[Lines of data]
::::::::::

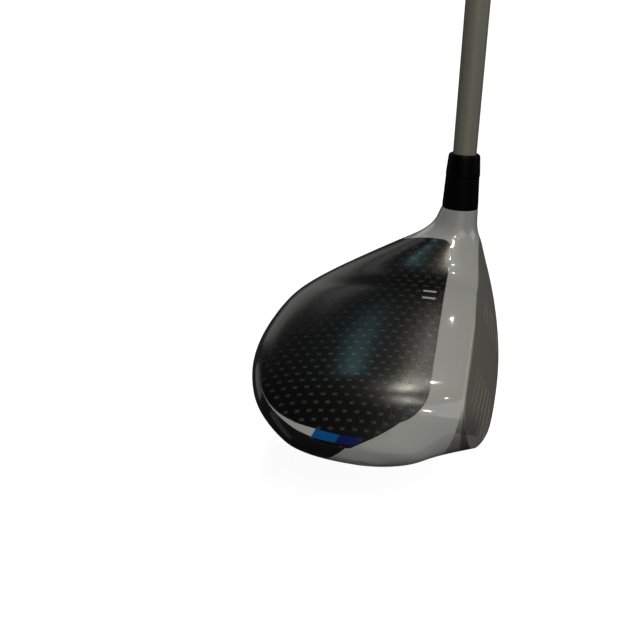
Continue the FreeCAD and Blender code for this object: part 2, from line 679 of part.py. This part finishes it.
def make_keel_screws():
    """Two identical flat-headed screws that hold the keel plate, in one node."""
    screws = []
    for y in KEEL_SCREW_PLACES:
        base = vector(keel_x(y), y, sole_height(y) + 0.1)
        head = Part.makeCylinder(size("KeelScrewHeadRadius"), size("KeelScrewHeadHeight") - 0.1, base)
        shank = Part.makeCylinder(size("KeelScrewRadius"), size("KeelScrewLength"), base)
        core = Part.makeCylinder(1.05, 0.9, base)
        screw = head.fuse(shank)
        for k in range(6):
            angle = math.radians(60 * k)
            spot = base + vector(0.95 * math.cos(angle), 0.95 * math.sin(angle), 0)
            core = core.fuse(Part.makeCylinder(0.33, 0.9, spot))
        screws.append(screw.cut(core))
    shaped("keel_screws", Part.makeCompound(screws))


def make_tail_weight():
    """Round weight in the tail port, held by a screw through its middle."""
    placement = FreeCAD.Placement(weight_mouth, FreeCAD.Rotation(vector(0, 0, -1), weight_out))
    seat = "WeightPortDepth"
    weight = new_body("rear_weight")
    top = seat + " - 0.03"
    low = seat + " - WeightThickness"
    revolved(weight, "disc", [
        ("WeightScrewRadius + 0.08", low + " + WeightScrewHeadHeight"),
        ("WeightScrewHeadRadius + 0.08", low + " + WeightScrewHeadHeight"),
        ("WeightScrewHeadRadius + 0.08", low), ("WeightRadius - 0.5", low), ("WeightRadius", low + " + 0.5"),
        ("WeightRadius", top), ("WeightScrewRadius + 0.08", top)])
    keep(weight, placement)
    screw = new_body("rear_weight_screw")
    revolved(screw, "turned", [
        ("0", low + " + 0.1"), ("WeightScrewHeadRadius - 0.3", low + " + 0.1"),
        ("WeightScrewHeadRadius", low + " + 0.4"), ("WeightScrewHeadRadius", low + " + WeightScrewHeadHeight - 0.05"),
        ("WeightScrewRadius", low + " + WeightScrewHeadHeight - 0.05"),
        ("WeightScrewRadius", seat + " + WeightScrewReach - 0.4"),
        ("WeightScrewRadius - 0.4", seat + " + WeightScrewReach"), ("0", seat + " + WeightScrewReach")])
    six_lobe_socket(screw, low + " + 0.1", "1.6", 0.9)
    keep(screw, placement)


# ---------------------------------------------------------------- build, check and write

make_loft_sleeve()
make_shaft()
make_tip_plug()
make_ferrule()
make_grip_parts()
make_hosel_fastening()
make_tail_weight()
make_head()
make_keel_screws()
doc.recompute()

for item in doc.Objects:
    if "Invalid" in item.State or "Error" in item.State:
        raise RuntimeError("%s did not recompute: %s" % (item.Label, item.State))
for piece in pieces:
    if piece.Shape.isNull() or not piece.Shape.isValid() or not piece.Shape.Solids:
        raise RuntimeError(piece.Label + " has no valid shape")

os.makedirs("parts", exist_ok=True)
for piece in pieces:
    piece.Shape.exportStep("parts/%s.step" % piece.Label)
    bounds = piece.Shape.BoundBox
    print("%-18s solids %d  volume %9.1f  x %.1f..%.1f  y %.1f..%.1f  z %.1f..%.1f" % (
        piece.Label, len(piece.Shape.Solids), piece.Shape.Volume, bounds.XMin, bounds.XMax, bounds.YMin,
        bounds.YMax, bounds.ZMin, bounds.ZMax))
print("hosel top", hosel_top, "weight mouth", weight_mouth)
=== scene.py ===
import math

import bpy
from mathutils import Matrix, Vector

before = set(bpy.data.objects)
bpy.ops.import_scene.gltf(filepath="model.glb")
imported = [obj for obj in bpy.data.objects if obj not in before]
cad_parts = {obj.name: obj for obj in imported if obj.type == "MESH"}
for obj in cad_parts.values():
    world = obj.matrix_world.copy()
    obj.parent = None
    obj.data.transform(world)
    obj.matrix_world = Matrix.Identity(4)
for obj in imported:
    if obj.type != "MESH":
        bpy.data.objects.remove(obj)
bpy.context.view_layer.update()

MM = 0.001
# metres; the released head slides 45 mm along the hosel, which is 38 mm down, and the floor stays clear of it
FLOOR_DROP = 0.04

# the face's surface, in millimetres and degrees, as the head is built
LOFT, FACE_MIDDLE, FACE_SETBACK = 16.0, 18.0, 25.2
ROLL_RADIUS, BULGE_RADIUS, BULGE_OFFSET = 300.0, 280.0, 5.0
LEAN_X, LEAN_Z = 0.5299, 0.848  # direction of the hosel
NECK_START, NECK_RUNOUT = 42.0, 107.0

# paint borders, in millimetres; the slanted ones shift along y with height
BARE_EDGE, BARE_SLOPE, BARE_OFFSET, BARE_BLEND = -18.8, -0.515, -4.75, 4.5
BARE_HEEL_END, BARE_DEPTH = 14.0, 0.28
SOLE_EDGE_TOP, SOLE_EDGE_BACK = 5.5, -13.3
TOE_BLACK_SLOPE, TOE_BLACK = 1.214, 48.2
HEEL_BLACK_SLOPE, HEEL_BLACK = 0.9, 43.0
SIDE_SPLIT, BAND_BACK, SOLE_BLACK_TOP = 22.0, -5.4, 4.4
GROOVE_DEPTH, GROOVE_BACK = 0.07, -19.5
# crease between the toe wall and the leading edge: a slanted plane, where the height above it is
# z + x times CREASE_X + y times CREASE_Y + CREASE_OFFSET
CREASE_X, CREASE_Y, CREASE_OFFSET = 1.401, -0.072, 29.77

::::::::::

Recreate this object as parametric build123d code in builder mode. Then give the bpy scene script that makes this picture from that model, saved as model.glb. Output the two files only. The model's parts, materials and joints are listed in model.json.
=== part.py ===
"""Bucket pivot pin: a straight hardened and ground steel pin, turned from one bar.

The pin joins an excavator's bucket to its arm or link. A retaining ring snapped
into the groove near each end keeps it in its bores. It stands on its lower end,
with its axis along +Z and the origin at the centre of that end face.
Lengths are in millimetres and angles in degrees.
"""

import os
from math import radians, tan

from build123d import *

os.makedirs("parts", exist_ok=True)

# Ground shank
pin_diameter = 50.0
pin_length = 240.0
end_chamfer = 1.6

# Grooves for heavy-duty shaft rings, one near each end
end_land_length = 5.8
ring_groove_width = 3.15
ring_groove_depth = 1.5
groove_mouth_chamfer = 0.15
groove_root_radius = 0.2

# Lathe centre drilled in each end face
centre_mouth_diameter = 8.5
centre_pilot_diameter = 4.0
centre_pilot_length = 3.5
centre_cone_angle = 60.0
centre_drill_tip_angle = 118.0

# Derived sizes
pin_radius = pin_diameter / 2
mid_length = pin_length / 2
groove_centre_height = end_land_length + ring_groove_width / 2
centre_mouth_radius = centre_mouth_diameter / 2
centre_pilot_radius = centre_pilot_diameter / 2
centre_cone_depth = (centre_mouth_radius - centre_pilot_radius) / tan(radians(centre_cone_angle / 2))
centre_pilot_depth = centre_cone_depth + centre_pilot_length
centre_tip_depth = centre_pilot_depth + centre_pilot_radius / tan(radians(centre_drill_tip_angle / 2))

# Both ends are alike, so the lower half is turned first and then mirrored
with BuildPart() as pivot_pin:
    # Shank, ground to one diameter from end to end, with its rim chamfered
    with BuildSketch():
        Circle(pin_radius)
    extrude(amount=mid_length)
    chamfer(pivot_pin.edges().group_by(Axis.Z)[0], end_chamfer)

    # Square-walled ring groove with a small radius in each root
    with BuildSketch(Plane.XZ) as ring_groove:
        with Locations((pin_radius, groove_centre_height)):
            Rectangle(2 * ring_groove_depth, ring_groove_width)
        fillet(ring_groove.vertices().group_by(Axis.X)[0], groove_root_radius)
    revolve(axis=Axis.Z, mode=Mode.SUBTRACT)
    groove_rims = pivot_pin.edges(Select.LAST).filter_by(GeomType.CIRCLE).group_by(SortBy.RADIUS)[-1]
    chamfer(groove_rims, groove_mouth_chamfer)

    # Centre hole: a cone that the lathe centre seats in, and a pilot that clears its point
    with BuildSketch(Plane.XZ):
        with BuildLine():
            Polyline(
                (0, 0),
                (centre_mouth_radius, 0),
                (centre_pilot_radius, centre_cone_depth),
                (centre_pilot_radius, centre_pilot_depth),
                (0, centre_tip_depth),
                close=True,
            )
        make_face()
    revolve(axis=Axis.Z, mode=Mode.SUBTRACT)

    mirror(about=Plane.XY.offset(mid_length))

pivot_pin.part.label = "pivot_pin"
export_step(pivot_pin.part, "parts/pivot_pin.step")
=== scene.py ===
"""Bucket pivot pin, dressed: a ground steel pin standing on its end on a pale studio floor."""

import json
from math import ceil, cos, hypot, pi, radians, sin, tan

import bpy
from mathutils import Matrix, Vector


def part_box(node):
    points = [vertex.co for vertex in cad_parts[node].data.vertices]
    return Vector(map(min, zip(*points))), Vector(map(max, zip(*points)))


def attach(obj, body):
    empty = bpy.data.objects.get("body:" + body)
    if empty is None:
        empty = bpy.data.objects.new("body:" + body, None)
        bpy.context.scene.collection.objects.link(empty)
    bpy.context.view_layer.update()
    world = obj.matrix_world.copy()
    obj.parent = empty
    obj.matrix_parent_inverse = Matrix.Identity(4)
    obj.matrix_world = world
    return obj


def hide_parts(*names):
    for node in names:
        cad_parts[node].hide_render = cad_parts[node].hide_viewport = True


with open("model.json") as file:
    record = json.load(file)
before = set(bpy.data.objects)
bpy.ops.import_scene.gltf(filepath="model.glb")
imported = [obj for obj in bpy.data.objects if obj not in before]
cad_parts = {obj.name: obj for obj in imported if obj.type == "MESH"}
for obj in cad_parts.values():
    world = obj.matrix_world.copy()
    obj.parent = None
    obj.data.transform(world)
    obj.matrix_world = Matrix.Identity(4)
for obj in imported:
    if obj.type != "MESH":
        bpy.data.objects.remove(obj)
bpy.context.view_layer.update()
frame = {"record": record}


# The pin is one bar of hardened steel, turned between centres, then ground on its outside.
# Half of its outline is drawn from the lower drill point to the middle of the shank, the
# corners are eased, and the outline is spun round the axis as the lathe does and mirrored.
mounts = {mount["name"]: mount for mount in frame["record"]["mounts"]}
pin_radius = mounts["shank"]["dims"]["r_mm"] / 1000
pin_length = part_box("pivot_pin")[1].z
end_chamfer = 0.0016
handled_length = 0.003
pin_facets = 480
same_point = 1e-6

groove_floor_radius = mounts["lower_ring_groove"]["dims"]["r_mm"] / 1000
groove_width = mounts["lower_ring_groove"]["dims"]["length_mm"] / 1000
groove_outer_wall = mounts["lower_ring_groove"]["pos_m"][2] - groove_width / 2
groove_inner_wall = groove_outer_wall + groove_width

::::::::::

* TASK DIRECTIONS
Each line in the listing above that contains "return" should be copied.

* ANSWER
    return Vector(map(min, zip(*points))), Vector(map(max, zip(*points)))
    return obj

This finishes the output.